**TASK INSTRUCTIONS:**
Report every line in the listing that contains the string "More".

**INPUT DATA:**
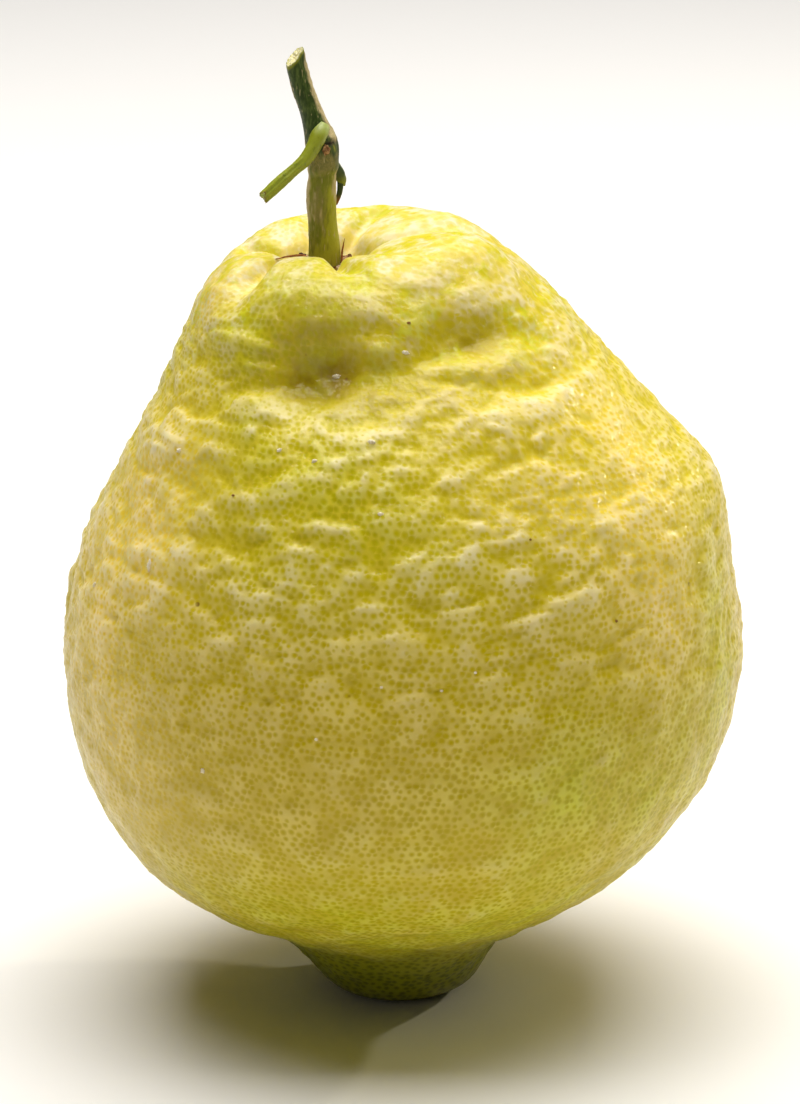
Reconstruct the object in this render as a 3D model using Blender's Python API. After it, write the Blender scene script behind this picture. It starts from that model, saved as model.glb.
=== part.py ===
"""A citron standing on its nipple, with the dry calyx and the cut twig that it was picked with.

Run with: blender --background --python part.py
Metres, +Z up. The origin is the middle of the small flat spot that the fruit rests on, and the side that the
fruit shows best faces -Y. The values below are in millimetres and degrees, and MM turns them into metres.
"""

import math

import bmesh
import bpy
import numpy as np
from mathutils import Matrix, Vector

MM = 0.001
GAP = 0.3  # left between pieces that touch

# The rind is a loft between four upright outlines: left (-X), right (+X), front (-Y) and back (+Y).
# Each row is one level of it, from the flat spot up over the shoulder and down into the stem cavity:
# the level's middle x and y, then its radius and height on the left, right, front and back outline.
FLAT_RADIUS = 8.5
STEM_X = -11.4
STEM_Y = -2.0
FLOOR_Z = 121.3  # bottom of the stem cavity
LEVELS = (
    (0.0, 0.0, FLAT_RADIUS, 0.0, FLAT_RADIUS, 0.0, FLAT_RADIUS, 0.0, FLAT_RADIUS, 0.0),
    (0.0, 0.0, 11.6, 1.9, 12.6, 2.1, 12.4, 1.6, 12.0, 1.7),
    (0.0, 0.0, 15.0, 6.0, 15.4, 6.6, 17.0, 6.2, 15.0, 6.2),
    (0.0, 0.0, 20.0, 11.4, 18.6, 11.8, 22.6, 12.2, 20.0, 11.4),
    (0.0, 0.0, 34.4, 17.9, 28.8, 17.2, 32.6, 19.2, 31.5, 17.5),
    (0.4, 0.0, 45.9, 28.8, 41.6, 27.5, 43.8, 28.2, 44.0, 28.0),
    (0.9, 0.0, 52.6, 42.5, 51.0, 41.5, 51.5, 42.0, 51.5, 42.5),
    (0.9, 0.0, 54.6, 57.5, 54.6, 56.5, 53.5, 57.0, 53.5, 57.5),
    (0.6, 0.0, 52.2, 72.5, 53.4, 72.0, 51.5, 72.0, 51.0, 73.0),
    (-0.3, -0.5, 45.6, 86.5, 51.6, 86.0, 46.5, 86.5, 45.5, 88.0),
    (-2.5, -1.0, 36.4, 99.5, 45.4, 97.2, 38.3, 99.5, 38.5, 101.5),
    (-6.0, -1.5, 28.6, 110.0, 38.2, 108.8, 28.0, 109.5, 31.5, 112.5),
    (-9.0, -2.0, 22.4, 117.2, 30.6, 119.6, 19.8, 119.0, 22.6, 121.0),
    (-11.0, -2.0, 13.8, 122.7, 20.5, 127.8, 11.6, 123.6, 13.6, 126.8),
    (STEM_X, STEM_Y, 8.0, 122.9, 9.8, 124.4, 7.4, 122.9, 8.4, 124.0),
    (STEM_X, STEM_Y, 5.6, FLOOR_Z + 0.2, 6.2, FLOOR_Z + 0.3, 5.4, FLOOR_Z + 0.2, 5.8, FLOOR_Z + 0.3),
    (STEM_X, STEM_Y, 3.4, FLOOR_Z, 3.4, FLOOR_Z, 3.4, FLOOR_Z, 3.4, FLOOR_Z),
)
CREST = 13  # the level at the top of the shoulder
CAVITY = 15  # the level where the cavity's floor begins
AROUND = 100  # faces round the rind
RINGS = 57  # rings of points from the flat spot to the cavity floor

# Furrows that run into the cavity and part the shoulder into lobes:
# angle round the stem, depth, half width in degrees, and how far out past the crest each one runs.
FURROWS = (
    (-140.0, 2.8, 8.0, 14.0),
    (-77.0, 2.2, 9.0, 6.0),
    (-38.0, 0.7, 8.0, 5.0),
    (4.0, 1.7, 8.0, 10.0),
    (58.0, 1.7, 9.0, 2.0),
    (103.0, 1.1, 8.0, 2.0),
    (160.0, 1.6, 8.0, 2.0),
)
LOBE_RISE = 0.6

# Bulges and hollows (negative) of the front: middle x and z, half length, half thickness, tilt, height.
FRONT_FORMS = (
    (-13.0, 120.0, 8.0, 4.8, 0.0, 2.2),
    (0.0, 121.5, 7.0, 3.8, 8.0, 1.4),
    (-27.0, 118.5, 5.0, 6.0, 10.0, 0.8),
    (-12.0, 111.4, 8.2, 4.8, 14.0, -3.4),
    (0.0, 112.0, 6.0, 2.2, 12.0, -0.6),
    (11.5, 115.0, 7.5, 3.0, 8.0, -2.0),
    (-3.0, 118.3, 5.5, 1.8, -8.0, 0.8),
    (-2.5, 114.4, 3.4, 1.5, -4.0, 1.2),
    (3.0, 116.0, 2.6, 4.0, -25.0, 1.1),
    (13.5, 119.8, 5.0, 2.2, 0.0, 0.6),
    (-24.0, 114.0, 4.5, 2.2, -3.0, 0.8),
    (-23.5, 110.6, 4.0, 1.5, 15.0, 0.4),
    (-21.0, 108.6, 5.0, 1.5, 5.0, -0.4),
    (-21.5, 105.6, 5.0, 1.8, 3.0, 0.6),
    (-9.0, 106.6, 4.5, 1.8, 0.0, 0.6),
    (-8.0, 103.5, 4.0, 1.5, -2.0, 0.4),
    (3.0, 109.8, 6.0, 1.6, 20.0, 0.4),
    (13.0, 111.4, 6.5, 2.0, -8.0, 0.6),
    (4.5, 107.0, 4.0, 1.6, 12.0, 0.4),
    (13.0, 106.0, 5.5, 1.8, -12.0, 0.5),
    (24.5, 106.0, 7.0, 1.9, 8.0, 0.4),
    (-26.0, 108.0, 5.0, 5.0, 0.0, -0.6),
    (-37.5, 97.5, 6.0, 4.0, 0.0, 1.0),
    (-23.0, 87.5, 7.0, 3.0, 5.0, -0.7),
    (17.0, 103.5, 12.0, 3.0, -3.0, 0.6),
)
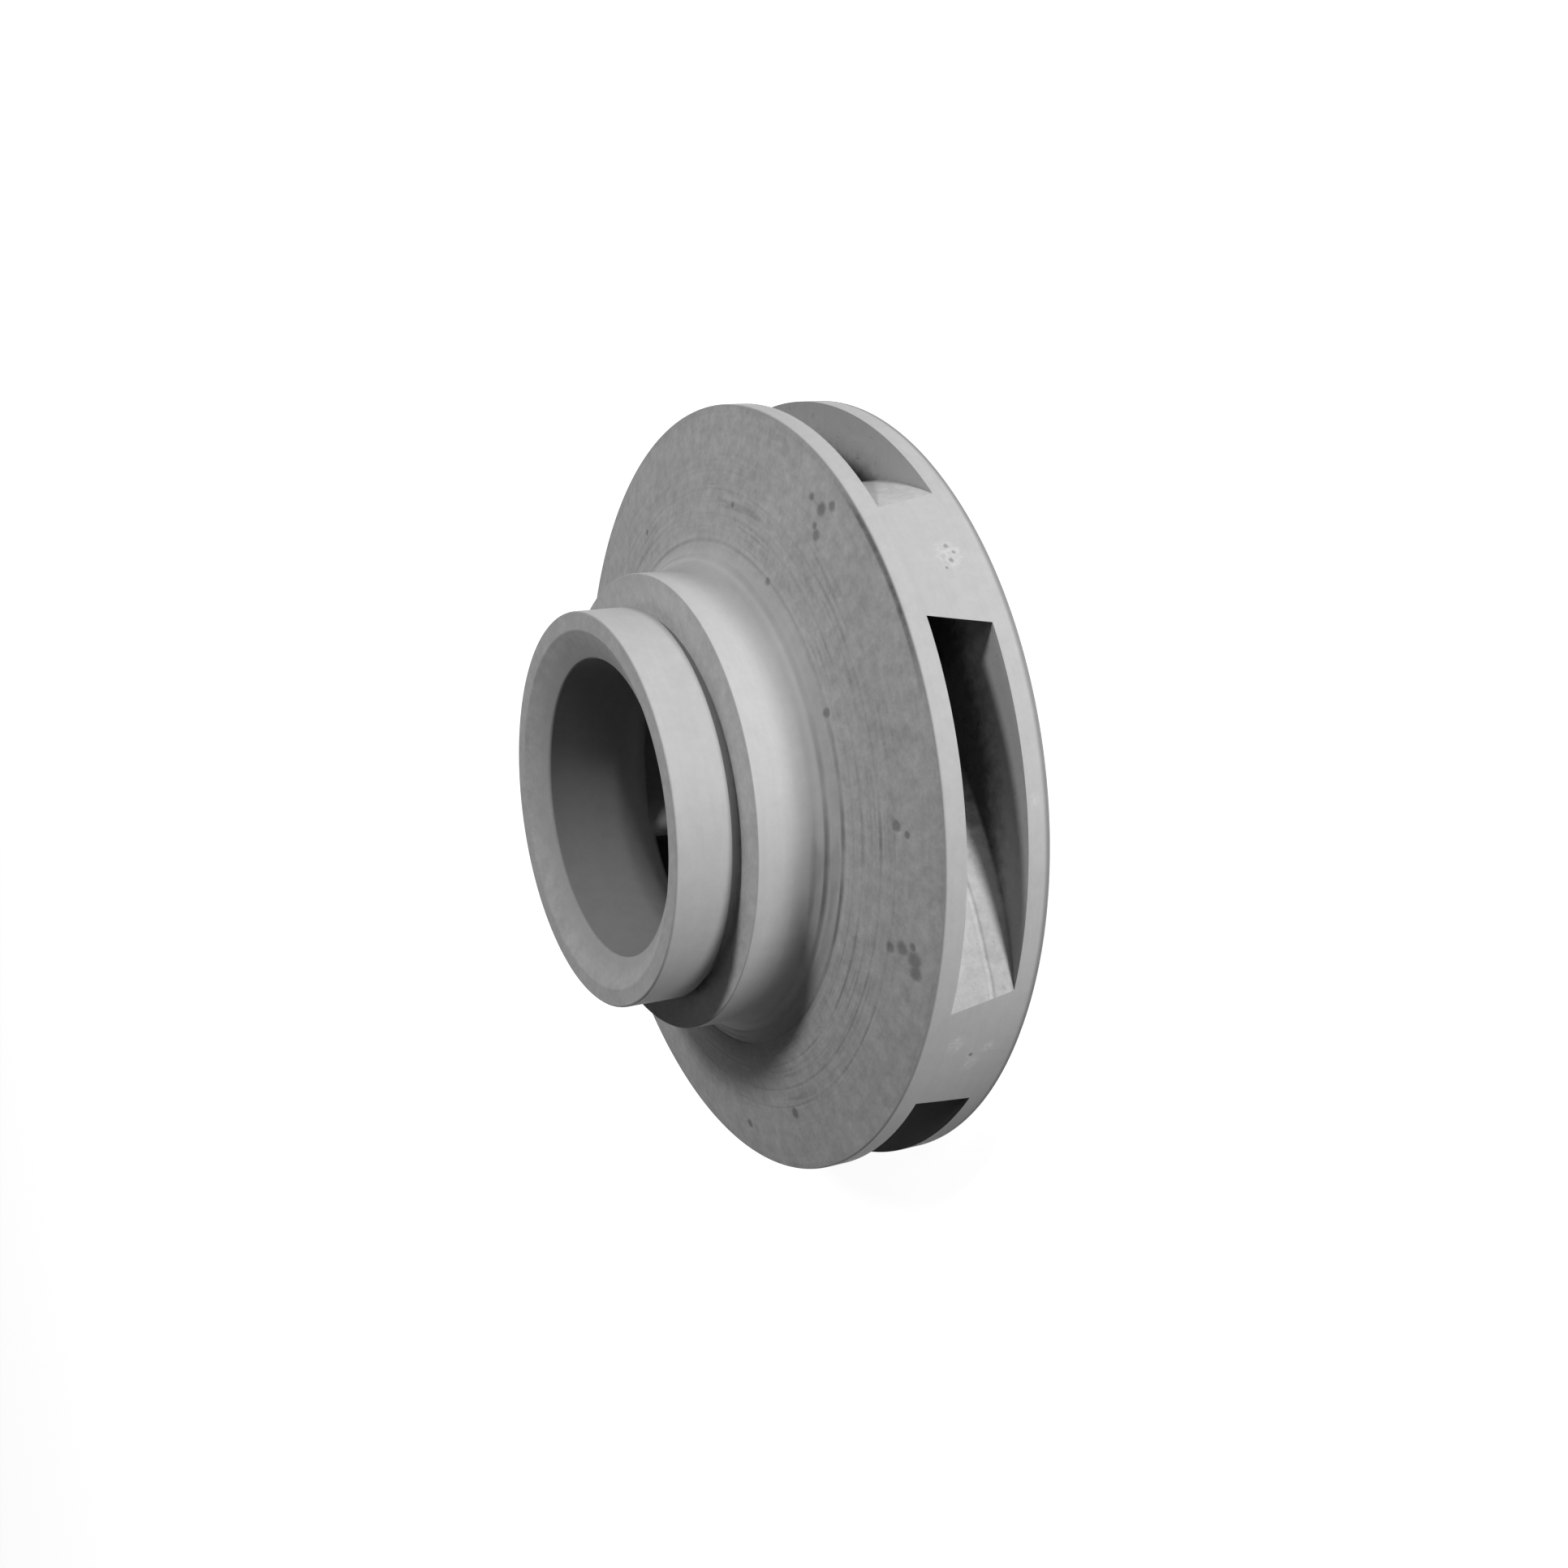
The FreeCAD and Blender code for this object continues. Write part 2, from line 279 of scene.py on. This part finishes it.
def capLevel(level):      # closes the open end of the walls at this height
    slack = 0.01
    chooseEdges(lambda r, z: abs(z - level) < slack)
    bpy.ops.mesh.edge_face_add()


def buildVanes():
    v = vane
    start = math.radians(v["outerStart"])
    outward = Vector((math.cos(start), math.sin(start), 0))
    centre = Vector((*v["outerCentre"], v["foot"]))
    foot = centre + outward * (v["outerRadius"] + (casting["plate"] - v["foot"]) * v["lean"])
    tall = v["top"] - v["foot"]
    rise = Vector((0, 0, tall)) - outward * tall * v["lean"]
    clearSelection()
    bpy.ops.mesh.primitive_plane_add(size=mm, location=foot * mm)
    bpy.ops.object.transform_apply(location=True)
    solid = bpy.context.object
    bpy.ops.object.mode_set(mode="EDIT")
    bpy.ops.mesh.select_mode(type="VERT")
    bpy.ops.mesh.select_all(action="SELECT")
    bpy.ops.mesh.merge(type="CENTER")      # one point, drawn up into the line that is spun
    bpy.ops.mesh.extrude_region_move(TRANSFORM_OT_translate={"value": rise * mm})
    bpy.ops.mesh.select_all(action="SELECT")
    spinWall(v["outerCentre"], v["outerTurn"], v["wallSteps"])
    spinWall(v["noseCentre"], v["noseTurn"], v["noseSteps"])
    spinWall(v["innerCentre"], v["innerTurn"], v["wallSteps"])
    bpy.ops.mesh.select_all(action="SELECT")
    bpy.ops.mesh.remove_doubles(threshold=0.01 * mm)
    capLevel(v["top"])
    capLevel(v["foot"])
    bpy.ops.mesh.select_non_manifold(extend=False)
    bpy.ops.mesh.edge_face_add()
    bpy.ops.mesh.select_all(action="SELECT")
    bpy.ops.mesh.normals_make_consistent(inside=False)
    for _ in range(v["count"] - 1):      # the rest are copies of the first, each a fifth of a turn on
        bpy.ops.mesh.duplicate()
        bpy.ops.transform.rotate(value=math.tau / v["count"], orient_axis="Z",
                                 center_override=(0, 0, 0))
    bpy.ops.object.mode_set(mode="OBJECT")
    return solid


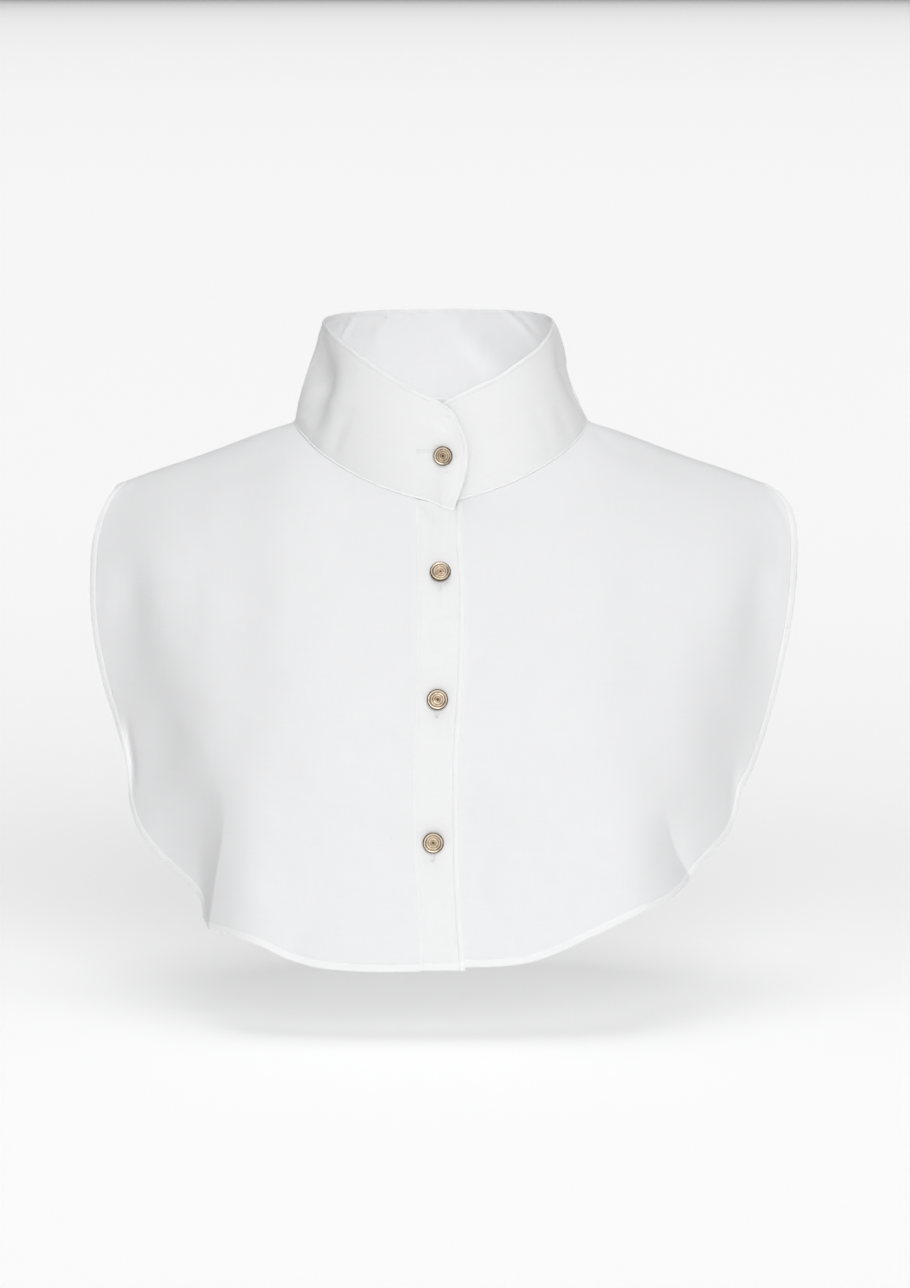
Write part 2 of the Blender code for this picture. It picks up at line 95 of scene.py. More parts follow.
# Free edge of each front, from the band to the shoulder tip: share of the way, across, height
RIGHT_FRONT_EDGE = (
    (0.00, -10.8, -264.6), (0.07, -31.0, -264.8), (0.15, -61.0, -263.3), (0.20, -76.0, -259.9),
    (0.26, -90.9, -252.9), (0.32, -106.4, -249.1), (0.37, -115.5, -248.2), (0.41, -120.9, -246.0),
    (0.45, -122.3, -237.2), (0.50, -127.9, -230.3), (0.54, -136.2, -224.1), (0.60, -148.7, -213.3),
    (0.65, -156.9, -201.9), (0.69, -160.5, -189.5), (0.73, -161.8, -173.3), (0.78, -168.1, -151.8),
    (0.83, -175.0, -130.5), (0.87, -179.6, -107.1), (0.90, -181.2, -84.0), (0.925, -181.0, -66.0),
    (0.945, -178.9, -52.9), (0.965, -175.5, -43.3), (0.982, -172.1, -37.1), (1.00, -167.5, -31.9),
)
LEFT_FRONT_EDGE = (
    (0.00, 7.8, -262.7), (0.07, 29.0, -262.0), (0.12, 44.4, -260.0), (0.17, 59.4, -255.0),
    (0.24, 79.6, -245.7), (0.30, 99.9, -236.9), (0.35, 113.0, -233.5), (0.39, 122.4, -228.5),
    (0.43, 127.9, -222.7), (0.48, 135.1, -215.4), (0.54, 141.3, -210.1), (0.59, 147.5, -203.6),
    (0.63, 151.1, -194.6), (0.67, 153.1, -185.5), (0.71, 158.9, -175.6), (0.75, 165.1, -161.2),
    (0.79, 170.7, -143.3), (0.83, 175.8, -122.6), (0.87, 180.4, -99.3), (0.90, 183.0, -76.4),
    (0.925, 183.9, -60.0), (0.945, 182.7, -48.9), (0.965, 179.7, -40.9), (0.982, 175.4, -36.1),
    (1.00, 170.0, -32.8),
)

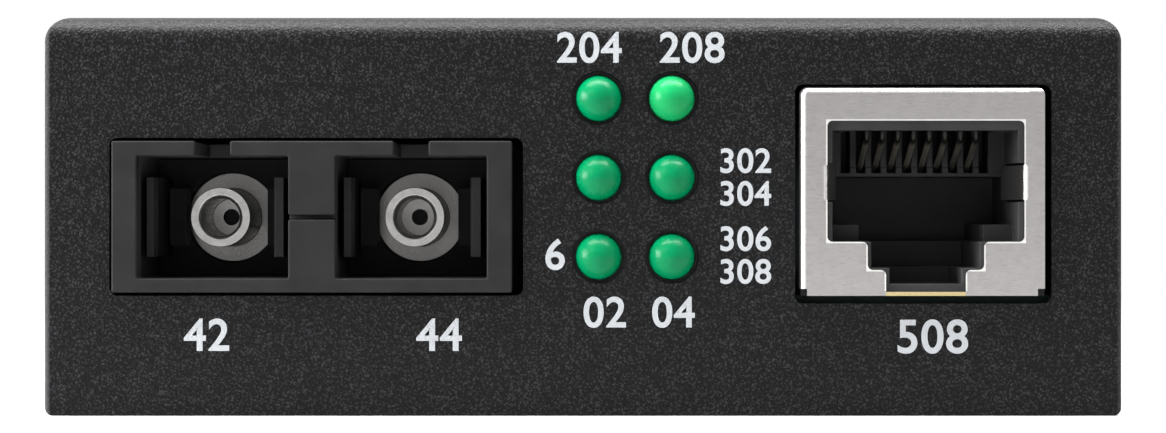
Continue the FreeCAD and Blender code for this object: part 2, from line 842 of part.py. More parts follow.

**SOLUTION TO THE EXERCISE:**
Write part 2 of the Blender code for this picture. It picks up at line 95 of scene.py. More parts follow.
Continue the FreeCAD and Blender code for this object: part 2, from line 842 of part.py. More parts follow.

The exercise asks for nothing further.